▶ Supplied information
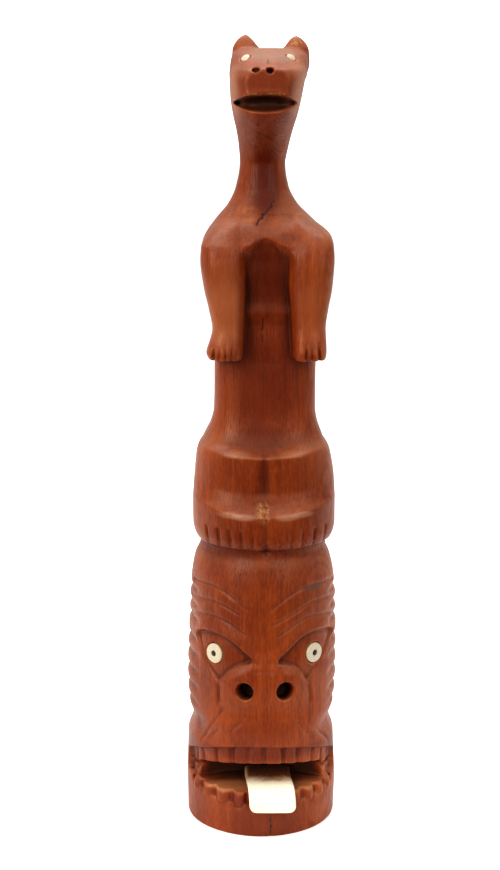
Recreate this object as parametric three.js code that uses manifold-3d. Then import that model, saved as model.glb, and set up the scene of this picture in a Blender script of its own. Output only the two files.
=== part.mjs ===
// A small carved totem pole: one round log with a wide-mouthed head at the bottom and a long-necked
// animal sitting on it, and seven inlaid pieces: a tongue, two discs for the lower eyes with a pupil
// in each, and two discs for the upper eyes.
// Millimetres, +Z up, the front of the pole towards -Y, the origin at the centre of the underside.
import * as THREE from "three";
import { mergeVertices } from "three/addons/utils/BufferGeometryUtils.js";
import Module from "manifold-3d";

// ---------------------------------------------------------------- driving dimensions
const LOG_RADIUS = 29.5; // the round log that all of it is carved from
const EAR_TIP_HEIGHT = 305;
const FACE_TURN = 1.5; // degrees: the lower face looks slightly past the middle
const GAP = 0.3; // clearance between an inlaid piece and its pocket

const MOUTH = {
  floor: 18.2, roof: 30.3, roofFall: 0.3, depth: 24, halfWidth: 36, corner: 25.8, middle: 0.7,
};
const LIP = { height: 37.3, fall: 0.4 }; // the upper lip's edge falls towards the sides
const TEETH = { lowerFoot: 12, inset: 1.3, pitch: 14, reach: 65, gapWidth: 2.6, gapDepth: 1.6 };
const NOSTRIL = { radius: 3.1, depth: 9, angle: 16.2, height: 60 };
const EYE = { radius: 3.8, thickness: 2.4, proud: -0.1, angle: 41.5, height: 73.2 };
const PUPIL = { radius: 1, thickness: 1.2, proud: 0.15 };
const TONGUE = {
  width: 18.1, tipWidth: 17.7, thickness: 3.2, tip: 11.9, root: -9, middle: 2.8, slant: 1.7, corner: 3,
};
const ANIMAL_EYE = { radius: 1.8, thickness: 1.6, middle: 2.2, out: 8, height: 297.2, y: -10.6 };
const ANIMAL_EYE_LOOKS = { out: 0.46, forward: 0.72, up: 0.52 };
const ANIMAL_MOUTH = { middle: 281.4, opening: 8, depth: 21, front: -31 };
const ANIMAL_NOSTRIL = { radius: 1.1, middle: 0.65, out: 2.5, height: 293 };
const MUZZLE_FACE = { y: -23.9, foot: 283.5, top: 296 }; // the flat front of the animal's muzzle
const EAR_SPACING = { middle: 3.4, out: 9.1, y: 3.4 };
const ARM_SPACING = 2; // the forelegs stand either side of this X
const PAW_FOOT = 187.4;
const ARCH = { top: 233.4, halfWidth: 8.5, spring: 223, foot: 205, belly: -17.4 }; // between the forelegs
const CLAWS = { out: 15.9, spacing: 2.9, height: 6.5, y: -23.6 }; // the cuts between a paw's toes
const FOOT_BOTTOM = 114.6;
const TOES = { middle: 1.4, out: 12.6, spacing: 4.4, height: 11, radius: 27.9, axis: 1 };
const SHIN_GAP = { foot: 135.5, top: 152, radius: 3.8, y: -23.4 }; // between the legs, behind the toes
const FOOT_GAP = { foot: 113.6, top: 134, radius: 2, y: -27.9 };
const LEGS_MIDDLE = 0.8;

// The broad relief of the lower face. rise is how far a part stands out of the log (in, when below zero),
// height and angle are its middle, tall and wide are half its size; angles are degrees round the pole.
const NOSE = { rise: 2.6, height: 59, tall: 13, angle: 0, wide: 44 };
const NOSE_WINGS = { rise: 1.4, height: 57, tall: 9, angle: 20, wide: 17 };
const NOSE_CREASES = { rise: -1.2, height: 57, tall: 8, angle: 37.5, wide: 5 };
const SOCKETS = { rise: -2.6, height: 76.5, tall: 8.5, angle: 27, wide: 20, droop: 0.18 };
const EYE_MOUNDS = { rise: 1.9, height: 73.2, tall: 11, angle: 41.5, wide: 19 };
const BROWS = { rise: 1.3, height: 86, tall: 9, angle: 34, wide: 36, climb: 0.1 };
const JAW_WAIST = { rise: -1.3, height: 41.5, tall: 6, from: 45, full: 70 };
const CHEEK_NOTCHES = { rise: -0.7, pitch: 6.5, height: 75.4, middle: 72, tall: 34 };
const BESIDE_THE_FACE = { from: 52, full: 66, fading: 112, gone: 134 };

// How finely the surfaces are divided.
const COLUMN_SIDES = 38;
const FRONT_CROWDING = 0.38; // how far the sides are drawn together at the front, where the carving is
const FACE_ROWS = { count: 25, foot: 43.6, step: 2.9 };
const FORELEG_SIDES = 16;
const EAR_SIDES = 14;

// The carved column is read from stations up its height. lean is the middle's X; half is half the width;
// front and back are the reach from the axis; square is the superellipse power, 2 for a round section.
const LOWER_HEAD = [
  { z: 0, lean: 0, half: 28.9, front: 28.7, back: 26.2, square: 2 },
  { z: 1.4, lean: 0, half: 29.7, front: LOG_RADIUS, back: 27, square: 2 },
  { z: 14, lean: 0, half: 29.8, front: 29.7, back: 27.2, square: 2 },
  { z: 33, lean: -0.1, half: 29.3, front: 29.9, back: 27.2, square: 2.05 },
  { z: 40, lean: 0, half: 28.7, front: 29.7, back: 27, square: 2.05 },
  { z: 60, lean: 0.3, half: 29.4, front: 28.4, back: 27, square: 2 },
  { z: 92, lean: 0.7, half: 28.6, front: 28.6, back: 26.5, square: 2 },
  { z: 101, lean: 0.6, half: 27.8, front: 28, back: 26, square: 2 },
  { z: 108, lean: 0.5, half: 26.3, front: 26.8, back: 24.8, square: 2 },
  { z: 113, lean: 0.6, half: 24.7, front: 25.2, back: 23.4, square: 2.05 },
];
const SEATED_LEGS = [
  { z: FOOT_BOTTOM, lean: 0.8, half: 24.8, front: 25.2, back: 23.3, square: 2.1 },
  { z: 116.6, lean: 1, half: 26.6, front: 27, back: 24, square: 2.15 },
  { z: 121, lean: 1.1, half: 27.8, front: 28, back: 24.6, square: 2.2 },
  { z: 128.6, lean: 1.1, half: 27.8, front: 27.6, back: 24.6, square: 2.25 },
  { z: 135.6, lean: 1.1, half: 27.4, front: 23.7, back: 24.5, square: 2.4 },
  { z: 138, lean: 1.1, half: 27.2, front: 23.3, back: 24.3, square: 2.4 },
  { z: 146.5, lean: 0.8, half: 25.9, front: 23.2, back: 23.2, square: 2.45 },
  { z: 150.4, lean: 0.6, half: 24.2, front: 22.9, back: 22.1, square: 2.5 },
];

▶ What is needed
Provide the number of lines in the data above that contain the string "manifold", and nothing else.

▶ Result for this task
2